GIVEN INFORMATION –

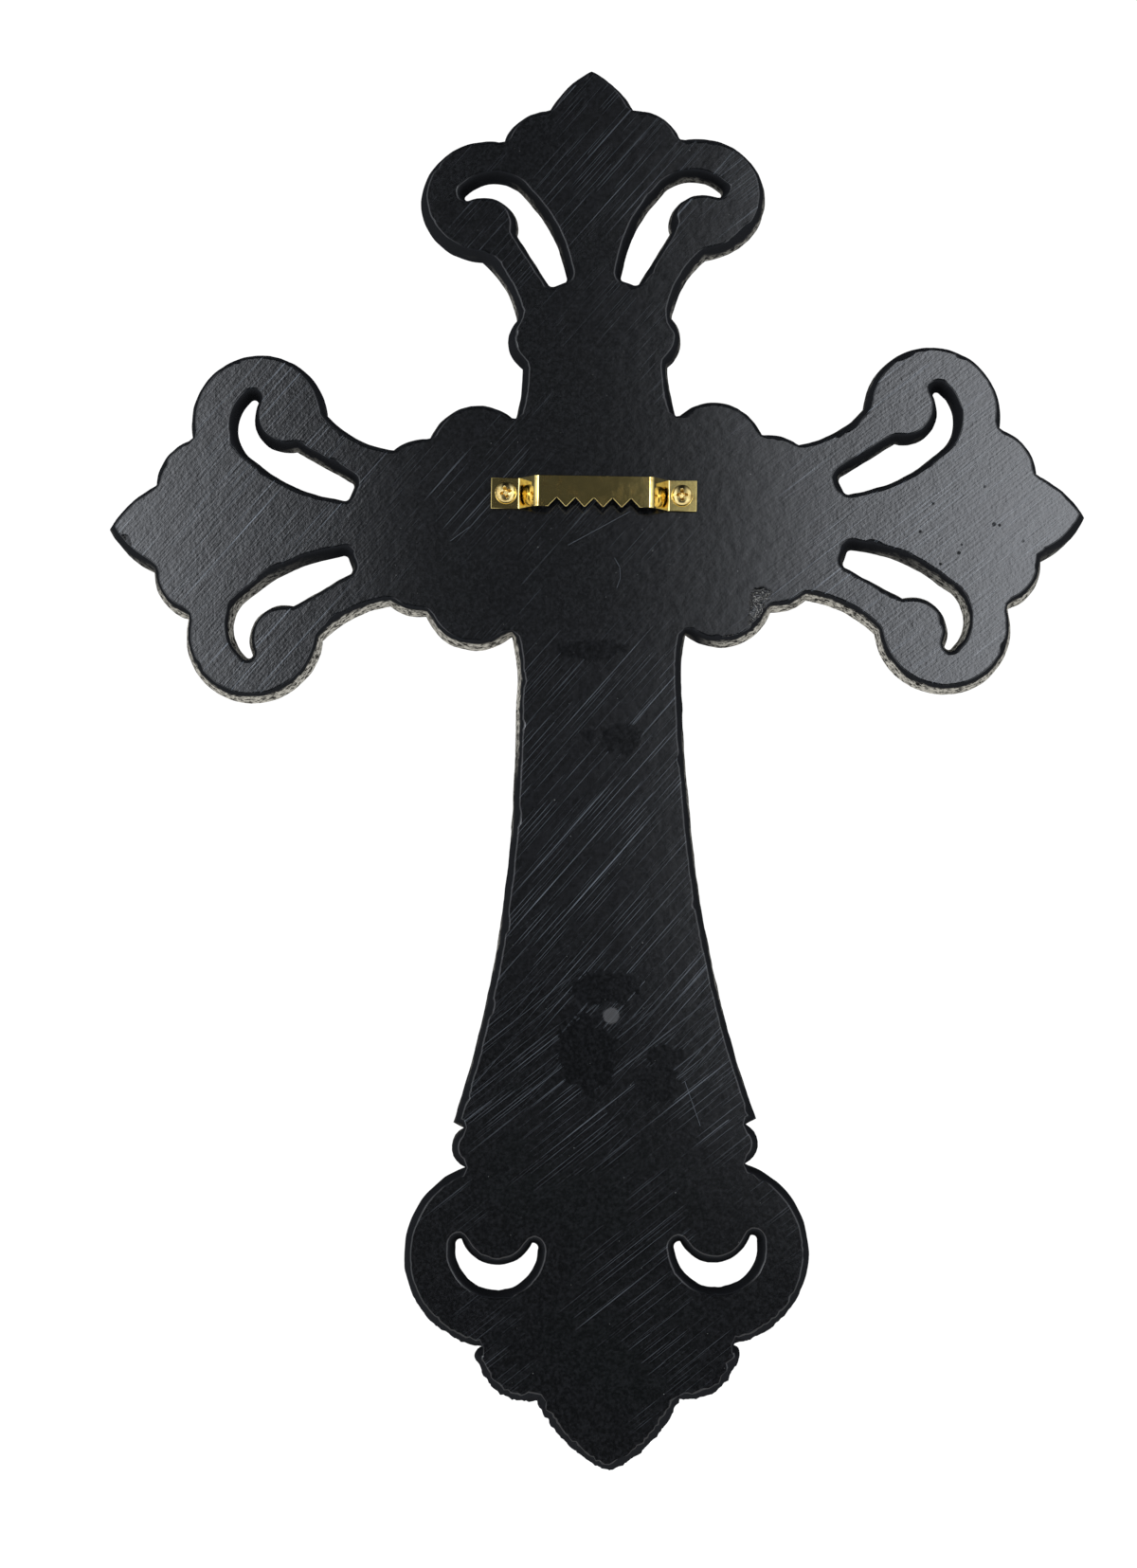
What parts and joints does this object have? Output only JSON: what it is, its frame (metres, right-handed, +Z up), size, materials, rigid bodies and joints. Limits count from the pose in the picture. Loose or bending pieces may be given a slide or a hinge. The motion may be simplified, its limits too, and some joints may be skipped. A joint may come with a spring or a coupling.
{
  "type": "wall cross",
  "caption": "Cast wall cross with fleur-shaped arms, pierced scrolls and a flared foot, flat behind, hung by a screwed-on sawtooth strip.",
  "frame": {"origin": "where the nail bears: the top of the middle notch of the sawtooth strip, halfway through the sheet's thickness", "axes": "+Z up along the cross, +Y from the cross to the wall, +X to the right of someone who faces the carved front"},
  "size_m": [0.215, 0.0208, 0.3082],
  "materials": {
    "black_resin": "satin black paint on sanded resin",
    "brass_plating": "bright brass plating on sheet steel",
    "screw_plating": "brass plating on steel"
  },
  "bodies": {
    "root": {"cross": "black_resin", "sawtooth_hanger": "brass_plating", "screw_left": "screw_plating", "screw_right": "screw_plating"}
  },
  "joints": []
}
--
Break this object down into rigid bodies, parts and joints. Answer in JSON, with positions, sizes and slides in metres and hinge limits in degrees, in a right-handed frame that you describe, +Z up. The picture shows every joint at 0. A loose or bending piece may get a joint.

TASK TO COMPLETE – Copy every line of the entries above in which "materials" occurs.

PROBLEM SOLUTION –
What parts and joints does this object have? Output only JSON: what it is, its frame (metres, right-handed, +Z up), size, materials, rigid bodies and joints. Limits count from the pose in the picture. Loose or bending pieces may be given a slide or a hinge. The motion may be simplified, its limits too, and some joints may be skipped. A joint may come with a spring or a coupling.
  "materials": {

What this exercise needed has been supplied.